The Republicans and the far right are going to us as scapegoats no matter what we do. We all know that. We have always known that.
Now they know a little more about us.
Here's what struck me today while reading about all this. Josh is writing a different sort of entry here - he's not making an argument or trying to convince anyone of his point of view. Instead, he's sharing his points of view on the matter at a particular time, while knowing that things are shifting enough that his opinions might change very soon. He, like many others, have held on to the protective ambiguity of "civil unions, not marriage", while acknowledging that the demonstrations of real love may be exposing that opinion for the rationalization it is.
I think Josh is courageous in writing this because I think he knows what may be coming. I recently re-read my war position and, while I still believe that what I wrote is insightful and has lots of important points, I'm struck by how much I was laboring to make them. It was an incredible headwind being blown by the Bush administration at that time, and those sorts of headwinds affect all of us.

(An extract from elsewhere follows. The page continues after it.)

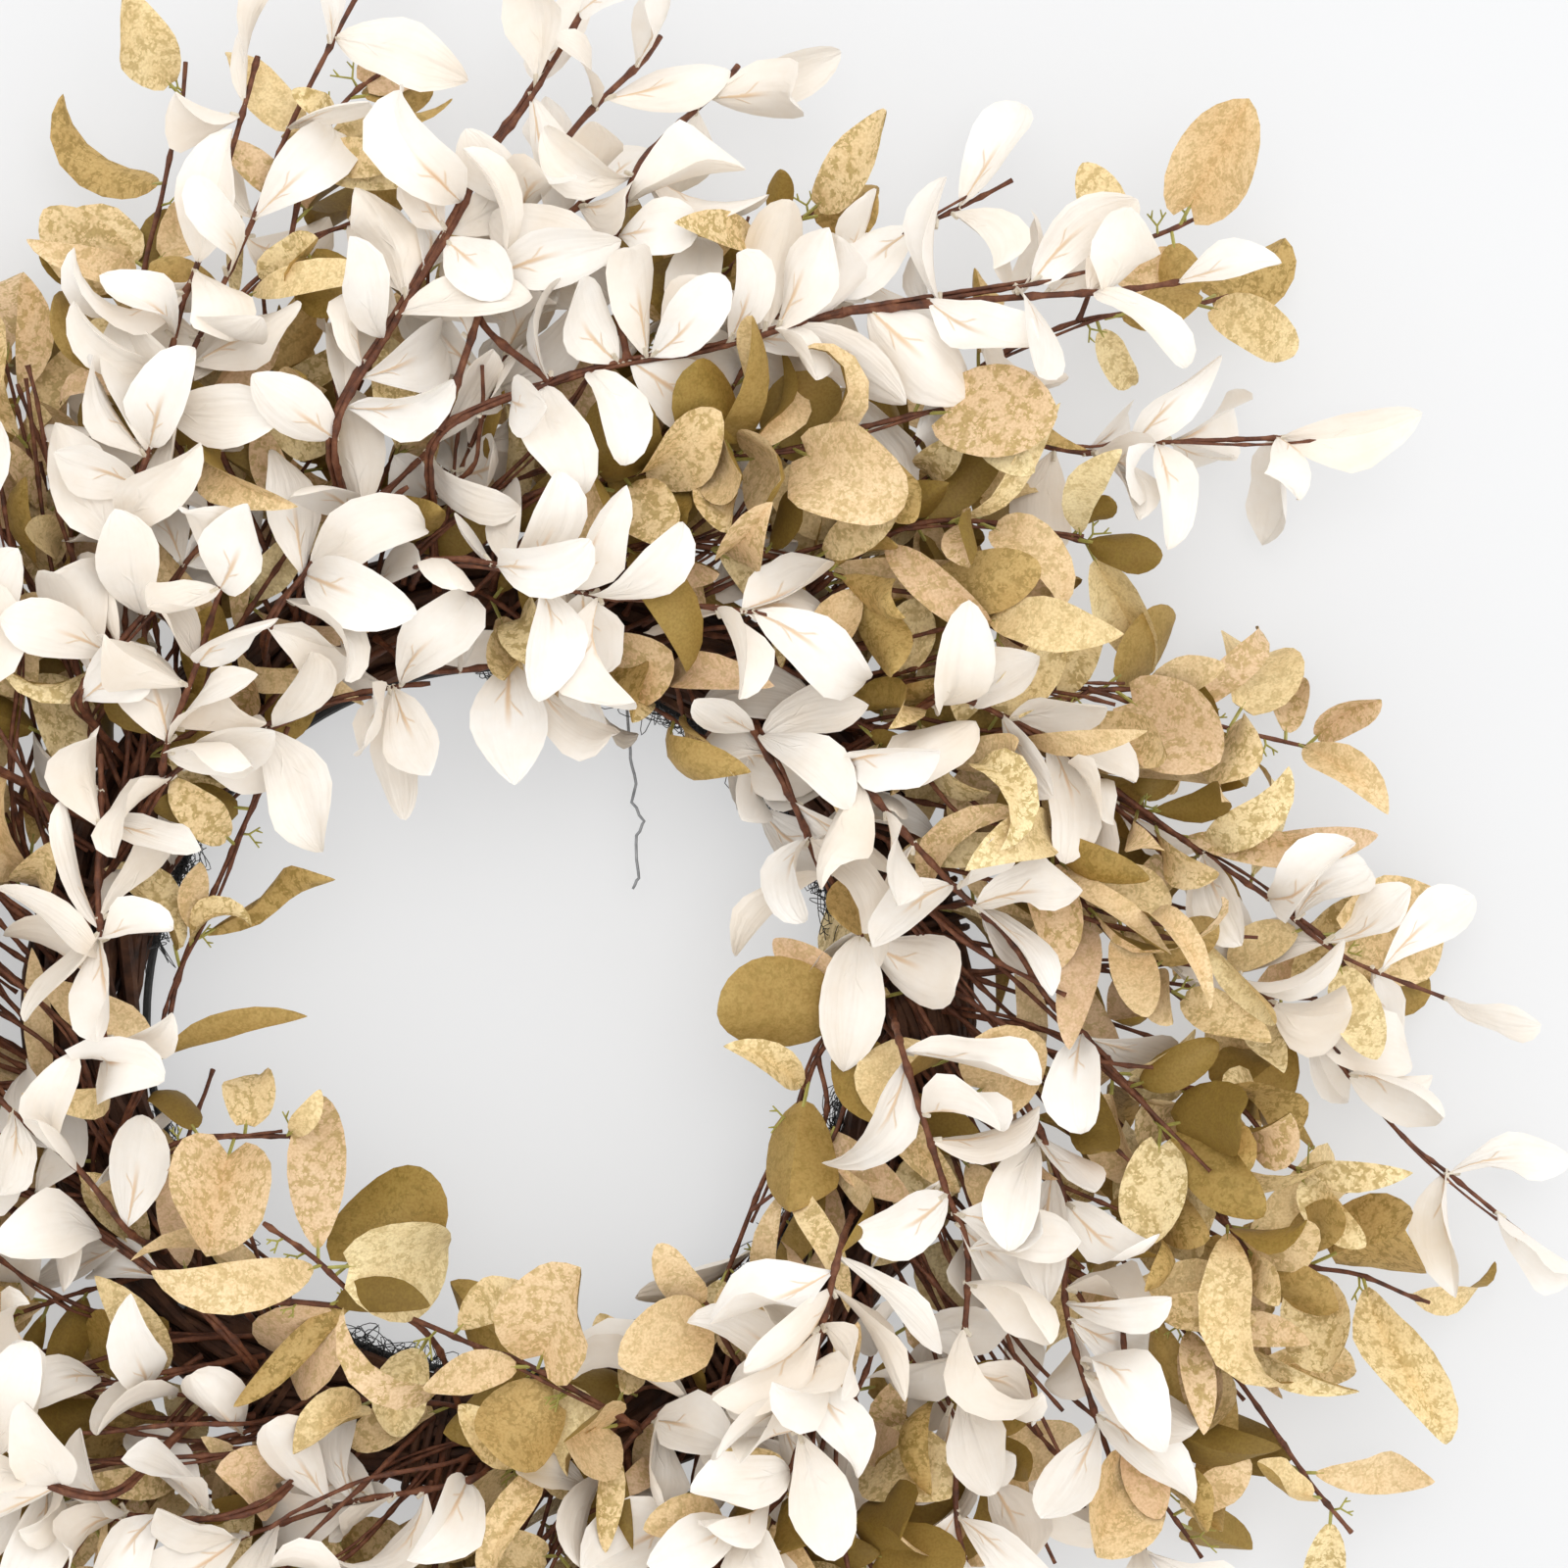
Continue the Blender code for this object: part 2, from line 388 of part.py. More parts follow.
def ring_mesh():
    """Twisted vines: each section has a ridge for every vine, and the sections turn as they go round."""
    points = []
    turn = 2 * math.pi / RING_VINES * RING_TWISTS / RING_SECTIONS
    for section in range(RING_SECTIONS):
        angle = 2 * math.pi * section / RING_SECTIONS
        for number in range(RING_POINTS):
            around = 2 * math.pi * number / RING_POINTS + turn * section
            ridge = RING_RELIEF * (number % (RING_POINTS // RING_VINES) != 0)
            out = (RING_HALF_WIDTH + ridge) * math.cos(around)
            level = RING_LEVEL + (RING_HALF_HEIGHT + ridge) * math.sin(around)
            points.append(polar(RING_RADIUS + out, angle, max(level, 0.0)))
    faces = loop_faces(RING_SECTIONS, RING_POINTS, False)[:-2]
    shift = RING_TWISTS * RING_POINTS // RING_VINES
    last = (RING_SECTIONS - 1) * RING_POINTS
    for side in range(RING_POINTS):
        beside = (side + 1) % RING_POINTS
        faces.append((last + side, last + beside,
                      (beside + shift) % RING_POINTS, (side + shift) % RING_POINTS))
    return points, [tuple(reversed(face)) for face in faces]


def split(points, faces):
    """The same surface in triangles, as a mesh for clearance tests."""
    triangles = []
    for face in faces:
        for corner in range(1, len(face) - 1):
            triangles.append((face[0], face[corner], face[corner + 1]))
    return points, triangles


def smooth_path(points, step):
    """Places about one step apart on a smooth curve through the points."""
    path = []
    ends = [points[0] * 2 - points[1], *points, points[-1] * 2 - points[-2]]
    for number in range(len(points) - 1):
        a, b, c, d = ends[number:number + 4]
        count = max(1, round((c - b).length / step))
        for part in range(count):
            t = part / count
            path.append(0.5 * (2 * b + (c - a) * t + (2 * a - 5 * b + 4 * c - d) * t ** 2
                               + (3 * b - a - 3 * c + d) * t ** 3))
    path.append(points[-1].copy())
    return path


def place_on(path, share):
    """The place and the direction at a share of a path's length."""
    lengths = [(b - a).length for a, b in zip(path, path[1:])]
    left = share * sum(lengths)
    for number, length in enumerate(lengths):
        if left <= length or number == len(lengths) - 1:
            a, b = path[number], path[number + 1]
            return a.lerp(b, min(1.0, left / length)), (b - a).normalized()
        left -= length


def tube_mesh(path, radius, tip_radius, sides):
    points = []
    side = Vector((0, 0, 1))
    for number, place in enumerate(path):
        ahead = path[min(number + 1, len(path) - 1)] - path[max(number - 1, 0)]
        ahead.normalize()
        side = (side - ahead * side.dot(ahead)).normalized()
        across = ahead.cross(side)
        size = radius + (tip_radius - radius) * number / (len(path) - 1)
        for corner in range(sides):
            angle = 2 * math.pi * corner / sides
            points.append(place + size * (side * math.cos(angle) + across * math.sin(angle)))
    return points, loop_faces(len(path), sides, False)


def outline_at(kind, share):
    rows = OUTLINES[kind]
    for (s0, w0), (s1, w1) in zip(rows, rows[1:]):
        if share <= s1:
            return w0 + (w1 - w0) * (share - s0) / (s1 - s0)
    return rows[-1][1]


class Leaf:
    """One leaf: where it grows, where its tip is, and how it is rolled, arched, cupped and twisted."""

    def __init__(self, kind, root, tip, roll, width, arch, cup, twist):
        self.kind = kind
        self.root = root
        self.line = tip - root
        self.long = self.line.length
        self.ahead = self.line.normalized()
        up = Vector((0, 0, 1)) - self.ahead * self.ahead.z
        if up.length < 0.05:
            up = Vector((0, 1, 0)) - self.ahead * self.ahead.y
        self.face = Matrix.Rotation(roll, 3, self.ahead) @ up.normalized()
        self.half = width / 2
        self.arch = arch
        self.cup = cup
        self.twist = twist

    def frame(self, share):
        face = Matrix.Rotation(self.twist * max(0.0, share - 0.3), 3, self.ahead) @ self.face
        return face, self.ahead.cross(face)

    def point(self, share, across, grow=0.0):
        face, side = self.frame(share)
        half = self.half * outline_at(self.kind, share) + grow
        lift = self.arch * self.long * 4 * share * (1 - share) + self.cup * half * abs(across) ** 1.6
        return self.root + self.line * share + face * lift + side * half * across

    def solid(self, thick, grow=0.0):
        """A closed blade with both faces split alike."""
        middle, rows = [], []
        for share, count in STATIONS[self.kind]:
            spread = {1: (0.0,), 2: (-1.0, 1.0), 3: (-1.0, 0.0, 1.0)}[count]
            rows.append([len(middle) + number for number in range(count)])
            for across in spread:
                middle.append((self.point(share, across, grow), self.frame(share)[0]))
        face = []
        for first, second in zip(rows, rows[1:]):
            face += strip(first, second)
        rim = [row[0] for row in rows] + [row[-1] for row in reversed(rows) if len(row) > 1]
        total = len(middle)
        points = [p + n * thick / 2 for p, n in middle] + [p - n * thick / 2 for p, n in middle]
        faces = list(face) + [tuple(reversed([v + total for v in f])) for f in face]
        for a, b in zip(rim, rim[1:] + rim[:1]):
            if 0 in (a, b):
                faces.append((b, a, a + total, b + total))
            else:
                faces += [(b, a, a + total), (b, a + total, b + total)]
        return points, faces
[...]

Writing about opposing the Iraq war is a lot easier today, because it's safe.
We're right in the middle of a transformation where it's a little bit easier for Joe Average to see gay marriage as "safe", and for those that feel the headwinds more than others, I think they'll look back at this time later on and be amazed at how much difficulty they had reconciling their opinions. I'm looking forward to Josh revisiting his feelings in a year.
Posted by Curt at February 21, 2004 10:47 PM
It's about time.
Love the idea of gay marriage. Seeing the wedding scenes in SF have made me so proud to be a (former) Californian and Bay Area resident.
Call it what you will, this is about equality, nothing more.
Homosexual marriage is an issue of recognition, not an issue of equal rights (like so many have claimed, like comparing their struggle to the one of the blacks in the 60's). Anyone who does not approve of the "marriage" of homosexuals, is branded a "bigot", regardless of a persons religious teachings. So much for the bigotry of those with different religious views.
Posted by: John Brenner at April 11, 2004 02:54 AMI didn't know anyone else had the guts to say that, John. Especially since it's not "politically Correct". Is political correctness going to be the deciding factor on right and wrong?
Posted by: Rachel at April 11, 2004 02:58 AMSomething tells me you two know each other. That's a bizarre understanding of "politically correct". Anyway, John's free to not personally recognize homosexual marriage, free to not approve of it, etc - but if he disapproves, his disapproval doesn't mean there should be a lawful restriction against it.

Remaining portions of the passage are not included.